OBLITI DEVORAVIT (U.S.)

Finally, I’m recommending an EP named Chains & Blood by Obliti Devoravit, which is the solo work of Michigan artist TL (Tim Lenger), who along with A Pregnant Light‘s Damian Master is also a member of Aksumite.

In the EP’s opener, “”S.B.T.C.O.S“, heavy hypnotic rhythms, ethereal shimmers, and brittle crystalline notes collide into abrasion and feedback, and then that track seamlessly flows into the second one, “Agonizing Repulsion“, a stalking behemoth of sound, punishingly heavy in the low end, and skies-on-fire in the sounds above.

This time, scalding screams echo out, fighting through a jolting bassline and anguished emissions that sear the mind. The music seems to wail in waves of shrill, tortured extremity as it crashes and crushes, hammers and heaves, and it expands in scale, creating a sweeping panorama of subterranean upheaval and emotional calamity.

Again without pause, “No Rest or Warmth” ends this harrowing yet hypnotizing excursion.
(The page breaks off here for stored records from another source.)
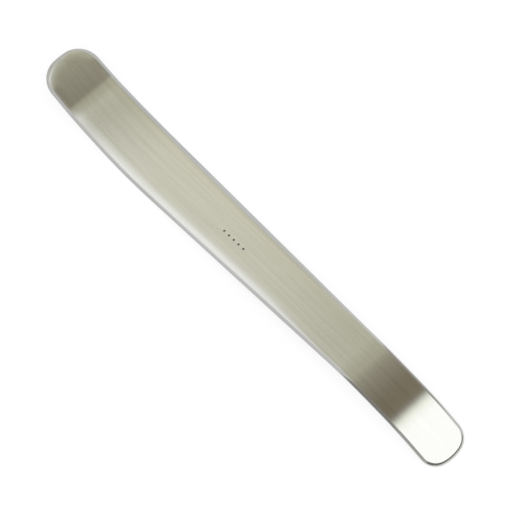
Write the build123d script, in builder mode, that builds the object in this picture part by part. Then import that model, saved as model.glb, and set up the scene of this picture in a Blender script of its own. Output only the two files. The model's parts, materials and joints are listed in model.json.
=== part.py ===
from build123d import *
from math import asin, atan2, degrees
import os

# Double-ended tongue depressor: one strip of stainless sheet, waisted in plan and bent to a shallow S
# in side view, so that the wide tip turns up and the narrow tip turns down. Millimetres and degrees.

# Sheet, with its rim rounded from both faces to a narrow land in the middle
thickness = 1.5
rim_land = 0.1
rim_radius = (thickness - rim_land) / 2

# Plan outline: widths where the side lines turn and at the tips, and how softly they turn
wide_width = 20.65
wide_tip_width = 19.4
narrow_width = 16.2
narrow_tip_width = 15.9
side_blend_radius = 600.0
wide_shoulder_offset = 10.5

# Tips: a shallow crown between two rounded corners
wide_crown_radius = 32.0
wide_corner_radius = 8.2
narrow_crown_radius = 14.0
narrow_corner_radius = 6.0

# Side view: a straight grip, then at the wide end a long sweep, a run, a bend and a straight tip, and
# at the narrow end a heel, a slight bow, a bend and a straight tip
grip_length = 84.5
wide_sweep_radius = 124.0
wide_sweep_angle = 14.0
wide_run = 5.0
wide_tip_bend_radius = 30.0
wide_tip_bend_angle = 9.3
wide_tip_run = 14.8

narrow_heel_radius = 60.0
narrow_heel_angle = 6.0
narrow_bow_radius = 188.0
narrow_bow_angle = 4.0
narrow_tip_bend_radius = 60.0
narrow_tip_bend_angle = 12.8
narrow_tip_run = 10.0

with BuildPart() as tongue_depressor:
    # The bent sheet, from its middle line, with the grip level and the wide end on the left
    with BuildSketch(Plane.XZ) as side_view:
        with BuildLine() as middle_line:
            grip = Line((-grip_length / 2, 0), (grip_length / 2, 0))
            wide_sweep = JernArc(grip @ 0, -(grip % 0), wide_sweep_radius, -wide_sweep_angle)
            wide_straight = PolarLine(wide_sweep @ 1, wide_run, direction=wide_sweep % 1)
            wide_tip_bend = JernArc(
                wide_straight @ 1, wide_straight % 1, wide_tip_bend_radius, -wide_tip_bend_angle
            )
            wide_tip = PolarLine(wide_tip_bend @ 1, wide_tip_run, direction=wide_tip_bend % 1)
            narrow_heel = JernArc(grip @ 1, grip % 1, narrow_heel_radius, -narrow_heel_angle)
            narrow_bow = JernArc(narrow_heel @ 1, narrow_heel % 1, narrow_bow_radius, -narrow_bow_angle)
            narrow_tip_bend = JernArc(
                narrow_bow @ 1, narrow_bow % 1, narrow_tip_bend_radius, -narrow_tip_bend_angle
            )
            narrow_tip = PolarLine(narrow_tip_bend @ 1, narrow_tip_run, direction=narrow_tip_bend % 1)
            offset(amount=thickness / 2)
        make_face()
    extrude(amount=wide_width, both=True)

    # The waisted outline, seen from above: each side line turns at the wide shoulder and at the heel
    left_end = (wide_tip @ 1).X - thickness
    right_end = (narrow_tip @ 1).X + thickness
    wide_shoulder = -grip_length / 2 - wide_shoulder_offset
    with BuildSketch() as outline:
        with BuildLine():
            side_line = FilletPolyline(
                (left_end, wide_tip_width / 2),
                (wide_shoulder, wide_width / 2),
                (grip_length / 2, narrow_width / 2),
                (right_end, narrow_tip_width / 2),
                radius=side_blend_radius,
            )
            Line(side_line @ 0, (left_end, 0))
            Line(side_line @ 1, (right_end, 0))
            mirror(about=Plane.XZ)
        make_face()
    sheet_height = tongue_depressor.part.bounding_box().size.Z
    extrude(amount=sheet_height, both=True, mode=Mode.INTERSECT)

    # Each tip is cut to its crown square to the sheet, then its two corners are rounded
    for tip, crown_radius in ((wide_tip, wide_crown_radius), (narrow_tip, narrow_crown_radius)):
        tip_end = Plane.XZ.from_local_coords(tip @ 1)
        outward = Plane.XZ.from_local_coords(tip % 1)
        tip_plane = Plane(tip_end, x_dir=outward, z_dir=outward.cross(Axis.Y.direction))
        with BuildSketch(tip_plane):
            Rectangle(2 * crown_radius, 2 * wide_width)
            with Locations((-crown_radius, 0)):
                Circle(crown_radius, mode=Mode.SUBTRACT)
        extrude(amount=thickness, both=True, mode=Mode.SUBTRACT)

    for end, corner_radius in ((0, wide_corner_radius), (-1, narrow_corner_radius)):
        crown_edges = tongue_depressor.faces().sort_by(Axis.X)[end].edges().group_by(Axis.Y)
        fillet(crown_edges[0] + crown_edges[-1], radius=corner_radius)

    # The rim is rounded all round: from the grip's long edges it follows the whole outline
    grip_faces = tongue_depressor.faces().filter_by(Axis.Z)
    fillet(grip_faces.edges().filter_by(Axis.Y, reverse=True), radius=rim_radius)

# At rest the strip stands on its narrow tip and on the underside of the wide sweep, so the grip slopes.
# The slope is that of the line that touches both of these round forms from below.
tip_out = narrow_tip % 1
tip_down = Vector(tip_out.Y, -tip_out.X)
tip_rim_centre = narrow_tip @ 1 - tip_out * rim_radius + tip_down * (thickness / 2 - rim_radius)
sweep_centre = Vector(-grip_length / 2, wide_sweep_radius)
span = tip_rim_centre - sweep_centre
underside_radius = wide_sweep_radius + thickness / 2
rest_slope = degrees(atan2(span.Y, span.X) + asin((underside_radius - rim_radius) / span.length))

resting = tongue_depressor.part.rotate(Axis.Y, rest_slope)
box = resting.bounding_box()
resting = resting.translate((-box.center().X, -box.center().Y, -box.min.Z))
resting.label = "tongue_depressor"

# The file states the solid's own largest tolerance, so that its rim faces still close when it is read
os.makedirs("parts", exist_ok=True)
export_step(resting, "parts/tongue_depressor.step", precision_mode=PrecisionMode.GREATEST)
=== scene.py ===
"""Looks, light and camera for the tongue depressor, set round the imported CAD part."""

import json
import math

import bpy
import numpy as np
from mathutils import Matrix, Vector

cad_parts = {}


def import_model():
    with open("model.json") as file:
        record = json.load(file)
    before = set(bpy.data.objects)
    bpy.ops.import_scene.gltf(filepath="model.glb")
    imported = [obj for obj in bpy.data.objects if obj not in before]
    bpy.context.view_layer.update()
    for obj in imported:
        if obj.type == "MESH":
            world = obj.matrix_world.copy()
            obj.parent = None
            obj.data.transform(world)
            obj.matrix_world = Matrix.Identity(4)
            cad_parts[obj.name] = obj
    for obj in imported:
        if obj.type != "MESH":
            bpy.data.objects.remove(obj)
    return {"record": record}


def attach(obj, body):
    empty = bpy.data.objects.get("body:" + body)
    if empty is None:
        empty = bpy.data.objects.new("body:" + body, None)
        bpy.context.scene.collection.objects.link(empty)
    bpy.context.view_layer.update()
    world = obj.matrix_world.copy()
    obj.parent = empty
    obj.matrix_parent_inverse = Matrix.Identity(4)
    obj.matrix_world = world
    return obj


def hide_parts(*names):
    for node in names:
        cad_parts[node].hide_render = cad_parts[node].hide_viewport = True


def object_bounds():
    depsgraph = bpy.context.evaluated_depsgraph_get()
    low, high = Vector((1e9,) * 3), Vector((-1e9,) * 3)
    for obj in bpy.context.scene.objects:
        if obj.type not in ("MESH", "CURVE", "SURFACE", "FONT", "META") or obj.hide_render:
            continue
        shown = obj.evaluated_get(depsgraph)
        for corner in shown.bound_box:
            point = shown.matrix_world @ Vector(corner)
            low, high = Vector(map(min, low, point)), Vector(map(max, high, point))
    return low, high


MM = 0.001

# The strip, with the same driving sizes as the CAD part, in millimetres and degrees
THICKNESS = 1.5
WIDE_WIDTH = 20.65
WIDE_TIP_WIDTH = 19.4
NARROW_WIDTH = 16.2
NARROW_TIP_WIDTH = 15.9
SIDE_BLEND_RADIUS = 600.0
WIDE_SHOULDER_OFFSET = 10.5
WIDE_CROWN_RADIUS = 32.0
WIDE_CORNER_RADIUS = 8.2
NARROW_CROWN_RADIUS = 14.0
NARROW_CORNER_RADIUS = 6.0
GRIP_LENGTH = 84.5

# Each end's side view from the grip outwards: bends as (radius, angle up), and straight runs
WIDE_SWEEP = (124.0, 14.0)
WIDE_RUN = 5.0
WIDE_TIP_BEND = (30.0, 9.3)
WIDE_TIP_RUN = 14.8
NARROW_HEEL = (60.0, -6.0)
NARROW_BOW = (188.0, -4.0)
NARROW_TIP_BEND = (60.0, -12.8)
NARROW_TIP_RUN = 10.0

# Polishing has taken this much off the outline
POLISHED_OFF = 0.01

# It has also left a blunt rim, a superellipse in section. Its depth and its power are given for two
# places along the middle line, counted from the grip's middle to the narrow tip
RIM_CHANGE = (-20.0, 35.0)
RIM_DEPTH = (1.5, 1.04)
RIM_BLUNTNESS = (1.45, 1.32)

# Beside the rim a shoulder fades into the flat by this power. It is steep and wide along the wide
# half, a little less so round the wide tip, and hardly there along the narrow end
SHOULDER_CHANGE = (-91.0, -85.0, 10.0, 36.0)
SHOULDER_SLOPE = (7.0, 9.0, 9.0, 0.7)
SHOULDER_WIDTH = (3.6, 4.8, 4.8, 1.5)
SHOULDER_FADE = 4

# Mesh density, and how the outline's slope and the corners' places are found
SIDE_STEP = 0.7
CROWN_POINTS = 28
CORNER_POINTS = 26
RIM_POINTS = 9
SHOULDER_POINTS = 12
FACE_POINTS = 14
SIDE_SLOPE_REACH = 0.1
CORNER_SLOPE_REACH = 0.5
CORNER_ROUNDS = 12

# The underside's map lies this far beside the top's, so it has grain of its own and no dots
UNDERSIDE_MAP_OFFSET = 40

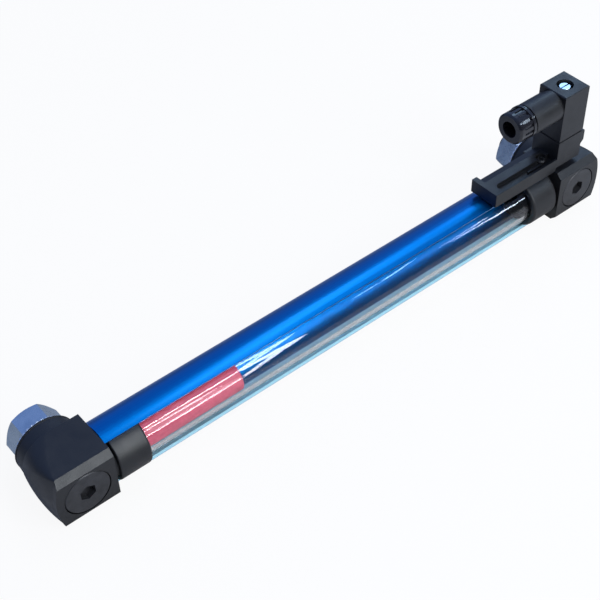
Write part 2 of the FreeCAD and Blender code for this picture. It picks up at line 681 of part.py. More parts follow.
def make_sensor_base():
    """Bar along the channel, with the block that carries the plug at its upper end."""
    base = new_body("sensor_base")
    bar = rectangle(new_sketch(base, "XY", "bar_under"), "-bar_end", "-half_unit", "block_low", "half_unit")
    pad(base, bar, "bar_thickness")
    block = new_sketch(base, "XY", "block_underside")
    rectangle(block, "block_low", "-half_unit", "block_high", "half_unit")
    pad(base, block, "block_top - block_underside")
    lip = outline(new_sketch(base, "XZ"), [
        (f"block_high - {MARGIN}", "block_top - lip_height - lip_reach"),
        ("block_high", "block_top - lip_height - lip_reach"),
        ("block_high + lip_reach", "block_top - lip_height"),
        ("block_high + lip_reach", "block_top - lip_edge"),
        ("block_high + lip_reach - lip_edge", "block_top"),
        (f"block_high - {MARGIN}", "block_top"),
    ])
    pad(base, lip, "unit_width", both_ways=True)

    slope = outline(new_sketch(base, "YZ", "-bar_end + bar_cap"), [
        ("bar_slope_start", "bar_top"),
        ("half_unit - bar_back_step", "bar_top - bar_slope_drop"),
        ("half_unit - bar_back_step", f"bar_under - {MARGIN}"),
        (f"half_unit + {MARGIN}", f"bar_under - {MARGIN}"),
        (f"half_unit + {MARGIN}", f"bar_top + {MARGIN}"),
        ("bar_slope_start", f"bar_top + {MARGIN}"),
    ])
    pocket(base, slope, "bar_end + block_low - bar_cap", backwards=True)

    front = "(-half_unit + recess_rim)"
    radius = "(half_unit - recess_rim - recess_inner) / 2"
    recess = outline(new_sketch(base, "XY", "bar_top"), [
        ("block_low", front),
        ("block_low", "-recess_inner"),
        (f"-bar_end + recess_start + {radius}", "-recess_inner", radius),
        ("-bar_end + recess_start", f"-recess_inner - {radius}", radius),
        (f"-bar_end + recess_start + {radius}", front),
    ])
    pocket(base, recess, "recess_depth")
    rib = new_sketch(base, "XY", "recess_floor")
    rib_middle = "(-(half_unit - recess_rim + recess_inner) / 2)"
    rectangle(
        rib,
        "-rib_place - base_screw_head_radius - rib_length", f"{rib_middle} - rib_width / 2",
        "-rib_place - base_screw_head_radius - rib_width", f"{rib_middle} + rib_width / 2",
    )
    pad(base, rib, "rib_height")

    well = new_sketch(base, "XY", "bar_top")
    well_radius = "base_screw_head_radius + 2 * screw_clearance"
    circle(well, "-base_screw_place", "-base_screw_offset", well_radius)
    pocket(base, well, "recess_depth")
    hole = new_sketch(base, "XY", "bar_top")
    circle(hole, "-base_screw_place", "-base_screw_offset", "base_screw_radius + screw_clearance")
    pocket(base, hole)

    resin = new_sketch(base, "XY", "pocket_top")
    rectangle(resin, "-pocket_end", "pocket_start", "-unit_place", "pocket_start + pocket_width")
    pocket(base, resin)
    slots = blade_outlines(new_sketch(base, "XY", "block_top"), "fit_clearance")
    pocket(base, slots, "block_top - pocket_top")
    thread = new_sketch(base, "XY", "block_top")
    circle(thread, "-unit_place", "0", "plug_screw_radius + fit_clearance")
    pocket(base, thread, "plug_screw_grip + fit_clearance")
    place(base, "unit")


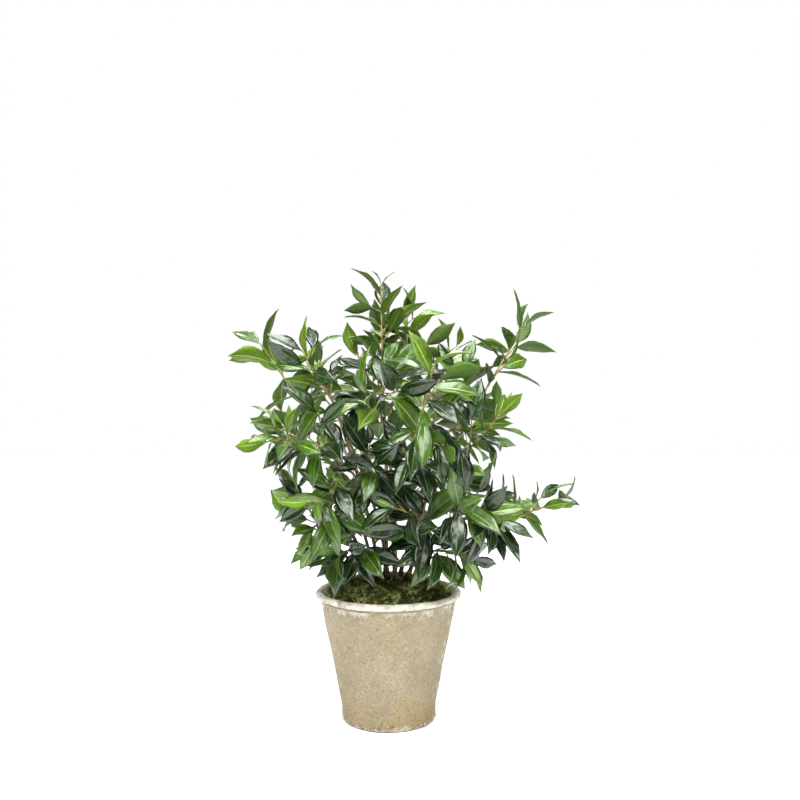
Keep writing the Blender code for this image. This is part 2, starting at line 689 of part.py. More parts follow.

This time, those immense low-end frequencies take us on a thundering gallop, accompanied by clattering drums, feverish swirls of acetylene-torch fieriness, and unhinged screams so intense that they seem to convey a crazed resolution: after this, I’ll never need my voice again.

The bass pulses and cavorts too, connecting with a convulsive back-beat and raking guitar distortion to get your head moving, but it’s the squeal of feedback and a moody piano arpeggio that provide the song’s culminating expressions of collapse.

Chains & Blood was released just yesterday by Master‘s Colloquial Sound Recordings.